= EXERCISE BRIEF =
All lines featuring the string "rigid" are to be listed.

____ GIVEN RECORDS

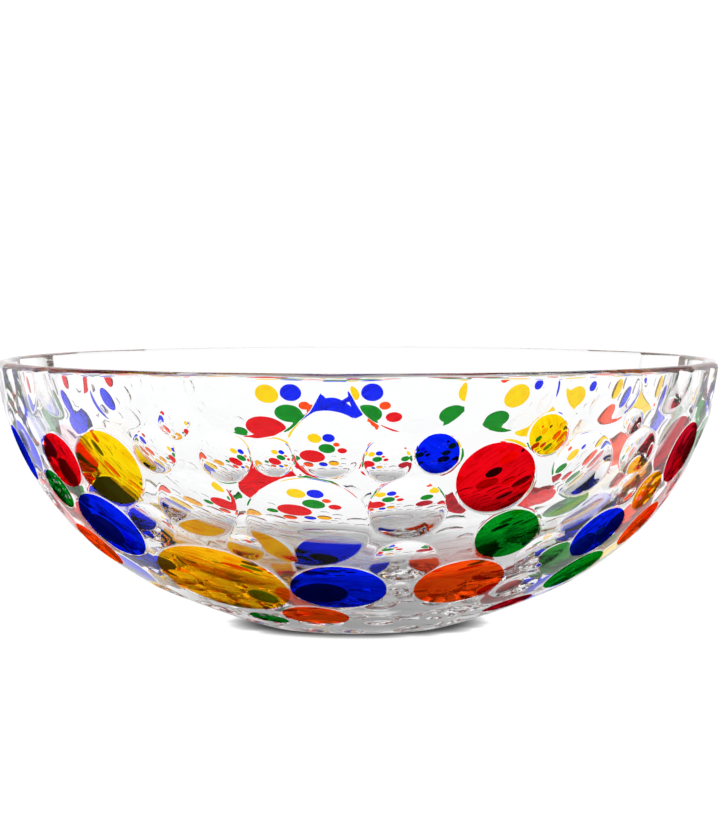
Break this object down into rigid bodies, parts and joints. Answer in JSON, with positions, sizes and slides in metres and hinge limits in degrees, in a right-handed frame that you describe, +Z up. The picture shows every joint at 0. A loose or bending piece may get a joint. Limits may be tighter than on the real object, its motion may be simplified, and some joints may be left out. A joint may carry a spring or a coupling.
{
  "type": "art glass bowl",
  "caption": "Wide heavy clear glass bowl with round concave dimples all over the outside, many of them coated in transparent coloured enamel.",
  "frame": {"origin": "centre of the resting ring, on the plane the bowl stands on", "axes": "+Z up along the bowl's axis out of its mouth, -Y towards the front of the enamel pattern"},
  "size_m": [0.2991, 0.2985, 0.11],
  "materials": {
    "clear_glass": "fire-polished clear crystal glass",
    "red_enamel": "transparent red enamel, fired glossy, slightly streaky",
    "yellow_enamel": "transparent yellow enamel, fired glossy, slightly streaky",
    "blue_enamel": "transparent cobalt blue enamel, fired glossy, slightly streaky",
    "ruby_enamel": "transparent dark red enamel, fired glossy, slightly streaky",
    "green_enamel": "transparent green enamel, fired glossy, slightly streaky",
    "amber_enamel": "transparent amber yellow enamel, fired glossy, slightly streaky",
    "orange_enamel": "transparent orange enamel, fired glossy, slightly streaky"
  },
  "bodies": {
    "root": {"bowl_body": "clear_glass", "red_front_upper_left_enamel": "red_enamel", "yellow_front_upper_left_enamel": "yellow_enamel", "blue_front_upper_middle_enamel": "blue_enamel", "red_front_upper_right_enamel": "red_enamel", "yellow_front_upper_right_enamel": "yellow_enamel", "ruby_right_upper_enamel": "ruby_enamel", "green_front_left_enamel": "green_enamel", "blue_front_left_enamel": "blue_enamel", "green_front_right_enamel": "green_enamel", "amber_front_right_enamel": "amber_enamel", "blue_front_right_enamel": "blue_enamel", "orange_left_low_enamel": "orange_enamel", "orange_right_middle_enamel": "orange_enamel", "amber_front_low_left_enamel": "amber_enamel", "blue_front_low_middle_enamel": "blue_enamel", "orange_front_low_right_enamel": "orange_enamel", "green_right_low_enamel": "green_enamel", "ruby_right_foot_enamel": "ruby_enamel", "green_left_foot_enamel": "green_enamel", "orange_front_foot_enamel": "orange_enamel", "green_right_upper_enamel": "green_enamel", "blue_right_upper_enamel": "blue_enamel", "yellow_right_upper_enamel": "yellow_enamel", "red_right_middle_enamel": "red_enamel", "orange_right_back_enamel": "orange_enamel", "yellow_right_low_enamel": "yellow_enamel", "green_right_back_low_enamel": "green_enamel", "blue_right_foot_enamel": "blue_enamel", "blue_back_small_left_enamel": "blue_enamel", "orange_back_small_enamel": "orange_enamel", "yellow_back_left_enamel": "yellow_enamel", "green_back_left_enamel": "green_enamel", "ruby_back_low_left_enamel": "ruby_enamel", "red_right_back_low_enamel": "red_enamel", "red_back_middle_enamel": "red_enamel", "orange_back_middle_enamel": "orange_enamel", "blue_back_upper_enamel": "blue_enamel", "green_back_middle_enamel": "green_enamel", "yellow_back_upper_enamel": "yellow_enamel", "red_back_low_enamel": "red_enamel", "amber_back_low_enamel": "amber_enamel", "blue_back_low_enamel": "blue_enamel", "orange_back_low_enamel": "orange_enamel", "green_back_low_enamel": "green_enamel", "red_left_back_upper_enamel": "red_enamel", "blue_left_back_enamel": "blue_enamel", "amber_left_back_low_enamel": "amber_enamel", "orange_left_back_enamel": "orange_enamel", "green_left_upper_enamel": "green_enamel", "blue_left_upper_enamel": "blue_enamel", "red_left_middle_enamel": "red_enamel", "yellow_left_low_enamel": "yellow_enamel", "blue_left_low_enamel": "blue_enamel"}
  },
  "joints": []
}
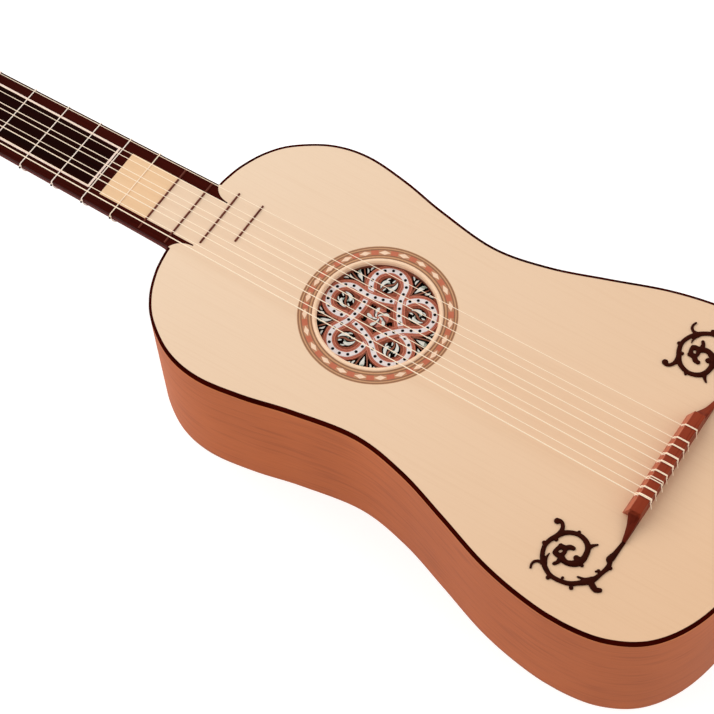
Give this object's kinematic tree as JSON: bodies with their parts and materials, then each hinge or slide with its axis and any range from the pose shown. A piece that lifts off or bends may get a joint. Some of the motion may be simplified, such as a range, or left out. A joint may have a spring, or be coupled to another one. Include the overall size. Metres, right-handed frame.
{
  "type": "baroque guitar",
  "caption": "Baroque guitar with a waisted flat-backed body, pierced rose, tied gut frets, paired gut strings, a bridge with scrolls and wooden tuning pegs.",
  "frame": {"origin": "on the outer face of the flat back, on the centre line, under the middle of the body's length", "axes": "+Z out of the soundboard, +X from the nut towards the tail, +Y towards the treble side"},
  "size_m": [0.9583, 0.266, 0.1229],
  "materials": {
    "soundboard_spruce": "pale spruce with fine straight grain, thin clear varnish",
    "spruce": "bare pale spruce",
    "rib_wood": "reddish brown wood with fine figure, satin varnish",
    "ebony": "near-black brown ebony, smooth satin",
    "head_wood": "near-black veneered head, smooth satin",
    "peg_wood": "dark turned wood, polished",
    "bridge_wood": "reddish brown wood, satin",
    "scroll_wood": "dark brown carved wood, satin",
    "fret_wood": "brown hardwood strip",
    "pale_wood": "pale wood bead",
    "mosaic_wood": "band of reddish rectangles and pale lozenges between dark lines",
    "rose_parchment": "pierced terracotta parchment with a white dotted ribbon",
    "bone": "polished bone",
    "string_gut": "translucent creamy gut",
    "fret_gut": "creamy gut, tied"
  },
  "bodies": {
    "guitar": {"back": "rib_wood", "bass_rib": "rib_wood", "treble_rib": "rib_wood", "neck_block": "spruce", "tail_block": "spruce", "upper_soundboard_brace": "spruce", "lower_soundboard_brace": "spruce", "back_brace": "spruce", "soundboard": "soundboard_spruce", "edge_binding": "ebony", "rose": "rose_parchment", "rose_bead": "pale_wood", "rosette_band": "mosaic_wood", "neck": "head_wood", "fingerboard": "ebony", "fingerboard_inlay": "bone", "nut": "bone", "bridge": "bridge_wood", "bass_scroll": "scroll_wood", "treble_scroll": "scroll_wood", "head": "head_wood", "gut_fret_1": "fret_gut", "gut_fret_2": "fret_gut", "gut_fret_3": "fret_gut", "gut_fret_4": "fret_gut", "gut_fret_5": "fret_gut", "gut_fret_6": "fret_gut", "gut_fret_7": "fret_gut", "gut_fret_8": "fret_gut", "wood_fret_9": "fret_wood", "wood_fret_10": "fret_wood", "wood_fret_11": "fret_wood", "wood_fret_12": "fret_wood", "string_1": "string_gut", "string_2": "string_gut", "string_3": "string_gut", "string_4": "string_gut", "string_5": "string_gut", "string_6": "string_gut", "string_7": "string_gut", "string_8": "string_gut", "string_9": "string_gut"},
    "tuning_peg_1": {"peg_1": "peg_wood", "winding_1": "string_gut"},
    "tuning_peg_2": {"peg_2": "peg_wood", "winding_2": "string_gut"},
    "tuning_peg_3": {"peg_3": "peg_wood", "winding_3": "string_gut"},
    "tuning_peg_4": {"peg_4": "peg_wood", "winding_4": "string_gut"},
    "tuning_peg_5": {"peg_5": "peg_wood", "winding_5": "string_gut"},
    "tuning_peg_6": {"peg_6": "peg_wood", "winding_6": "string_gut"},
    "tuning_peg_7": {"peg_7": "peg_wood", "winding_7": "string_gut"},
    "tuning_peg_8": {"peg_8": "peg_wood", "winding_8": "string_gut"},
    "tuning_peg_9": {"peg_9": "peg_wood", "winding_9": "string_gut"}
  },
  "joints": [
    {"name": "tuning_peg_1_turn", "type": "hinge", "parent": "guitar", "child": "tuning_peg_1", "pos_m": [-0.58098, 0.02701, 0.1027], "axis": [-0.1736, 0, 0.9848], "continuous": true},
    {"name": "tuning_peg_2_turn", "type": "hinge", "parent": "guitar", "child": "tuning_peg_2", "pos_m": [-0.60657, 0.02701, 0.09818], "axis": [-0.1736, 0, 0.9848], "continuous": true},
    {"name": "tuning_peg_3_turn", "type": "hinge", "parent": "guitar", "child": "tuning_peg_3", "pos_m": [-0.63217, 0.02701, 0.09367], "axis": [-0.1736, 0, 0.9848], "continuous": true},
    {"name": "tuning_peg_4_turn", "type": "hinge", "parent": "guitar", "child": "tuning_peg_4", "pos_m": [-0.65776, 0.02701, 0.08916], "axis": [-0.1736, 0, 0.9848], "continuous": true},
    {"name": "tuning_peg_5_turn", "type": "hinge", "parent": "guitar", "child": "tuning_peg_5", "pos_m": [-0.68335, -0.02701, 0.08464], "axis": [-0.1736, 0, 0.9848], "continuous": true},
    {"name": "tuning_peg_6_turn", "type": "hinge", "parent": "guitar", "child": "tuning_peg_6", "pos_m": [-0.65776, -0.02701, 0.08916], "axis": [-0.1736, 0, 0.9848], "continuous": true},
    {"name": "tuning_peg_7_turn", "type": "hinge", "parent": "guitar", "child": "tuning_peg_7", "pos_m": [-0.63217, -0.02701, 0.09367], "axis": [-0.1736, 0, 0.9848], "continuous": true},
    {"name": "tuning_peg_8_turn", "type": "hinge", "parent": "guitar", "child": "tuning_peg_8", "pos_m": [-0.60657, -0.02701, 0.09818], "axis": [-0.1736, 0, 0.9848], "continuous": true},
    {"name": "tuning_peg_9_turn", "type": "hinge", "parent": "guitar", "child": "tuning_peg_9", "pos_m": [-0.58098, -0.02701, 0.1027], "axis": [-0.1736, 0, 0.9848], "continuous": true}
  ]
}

________
____ GIVEN RECORDS

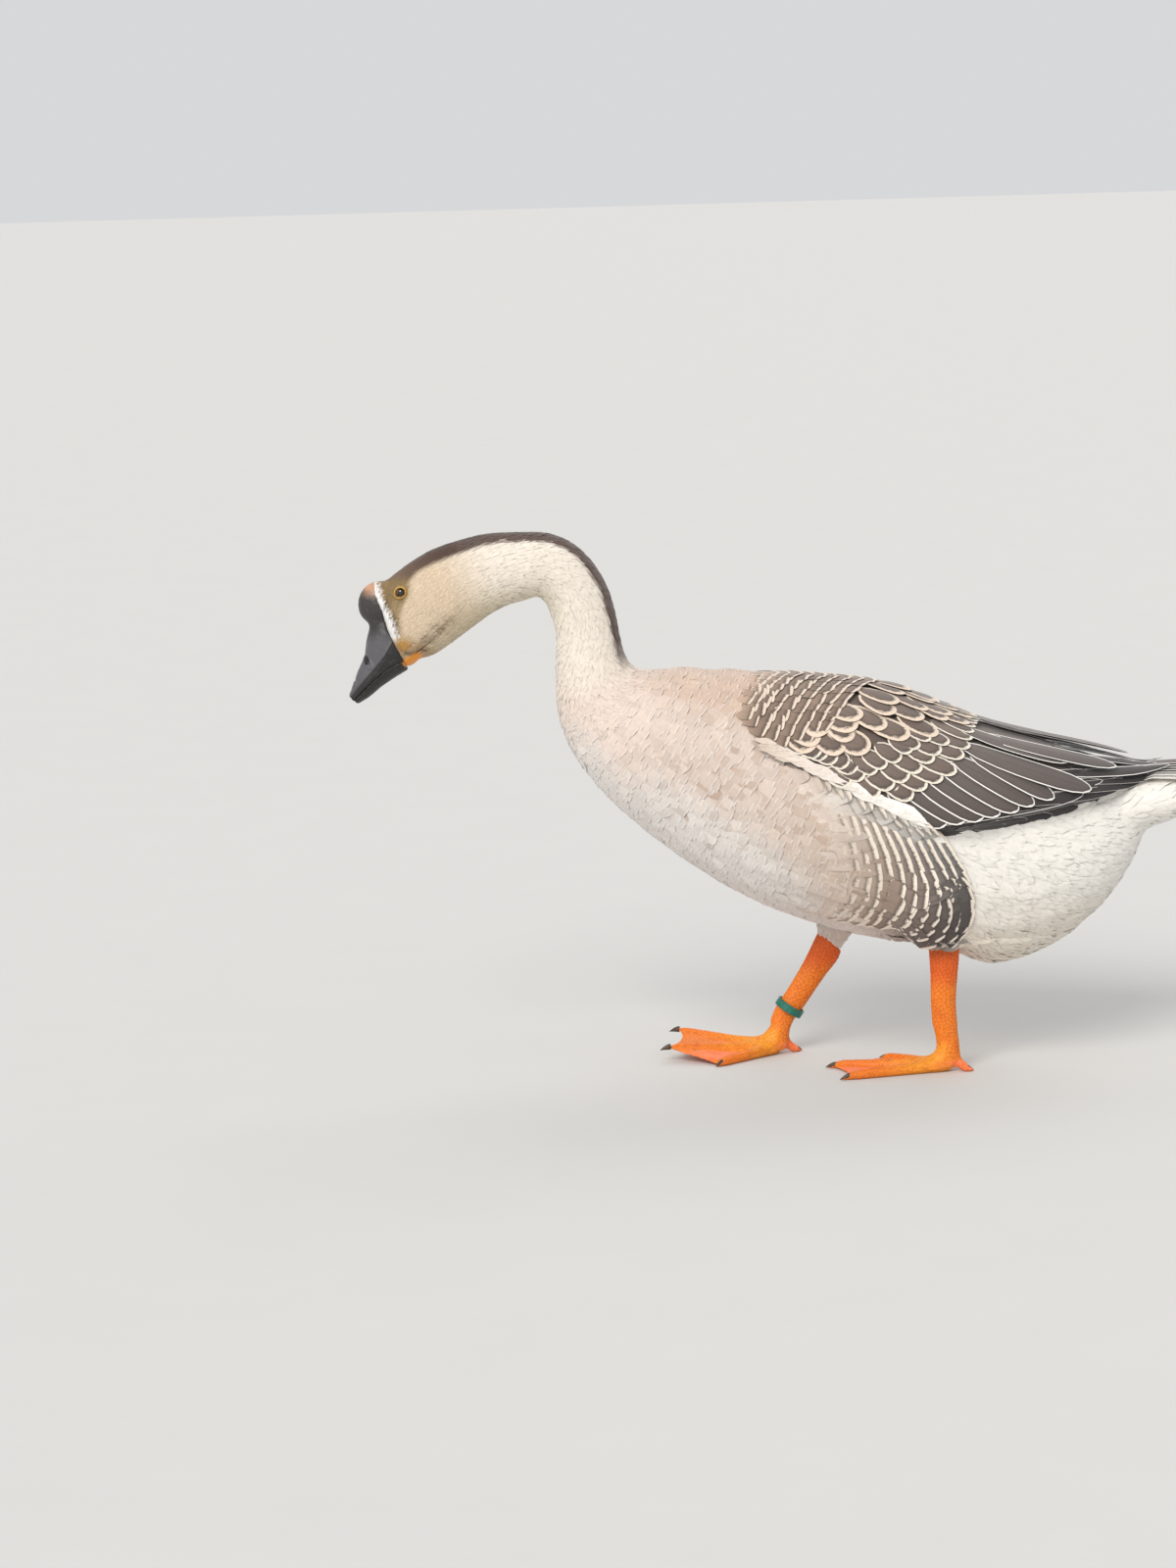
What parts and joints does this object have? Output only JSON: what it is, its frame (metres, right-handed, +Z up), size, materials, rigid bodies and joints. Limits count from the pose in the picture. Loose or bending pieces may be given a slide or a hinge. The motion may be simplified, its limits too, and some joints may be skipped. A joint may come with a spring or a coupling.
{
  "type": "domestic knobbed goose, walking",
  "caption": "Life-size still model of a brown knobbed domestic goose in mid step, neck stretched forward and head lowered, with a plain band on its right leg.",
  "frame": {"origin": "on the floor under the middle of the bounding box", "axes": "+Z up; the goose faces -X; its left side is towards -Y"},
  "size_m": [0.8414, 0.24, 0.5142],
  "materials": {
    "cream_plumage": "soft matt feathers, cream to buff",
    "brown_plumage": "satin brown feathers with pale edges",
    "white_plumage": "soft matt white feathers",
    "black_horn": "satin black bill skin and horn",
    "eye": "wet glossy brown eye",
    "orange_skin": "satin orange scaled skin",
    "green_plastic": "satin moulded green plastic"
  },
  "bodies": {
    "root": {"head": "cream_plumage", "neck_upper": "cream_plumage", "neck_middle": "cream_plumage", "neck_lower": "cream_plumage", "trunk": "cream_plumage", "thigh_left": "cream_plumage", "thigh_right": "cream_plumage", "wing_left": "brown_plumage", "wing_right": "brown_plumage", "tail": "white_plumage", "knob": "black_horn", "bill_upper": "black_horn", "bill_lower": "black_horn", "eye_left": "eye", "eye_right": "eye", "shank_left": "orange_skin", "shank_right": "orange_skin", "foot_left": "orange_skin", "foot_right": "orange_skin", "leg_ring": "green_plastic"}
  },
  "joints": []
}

________

= EXERCISE SOLUTION =
Break this object down into rigid bodies, parts and joints. Answer in JSON, with positions, sizes and slides in metres and hinge limits in degrees, in a right-handed frame that you describe, +Z up. The picture shows every joint at 0. A loose or bending piece may get a joint. Limits may be tighter than on the real object, its motion may be simplified, and some joints may be left out. A joint may carry a spring or a coupling.
What parts and joints does this object have? Output only JSON: what it is, its frame (metres, right-handed, +Z up), size, materials, rigid bodies and joints. Limits count from the pose in the picture. Loose or bending pieces may be given a slide or a hinge. The motion may be simplified, its limits too, and some joints may be skipped. A joint may come with a spring or a coupling.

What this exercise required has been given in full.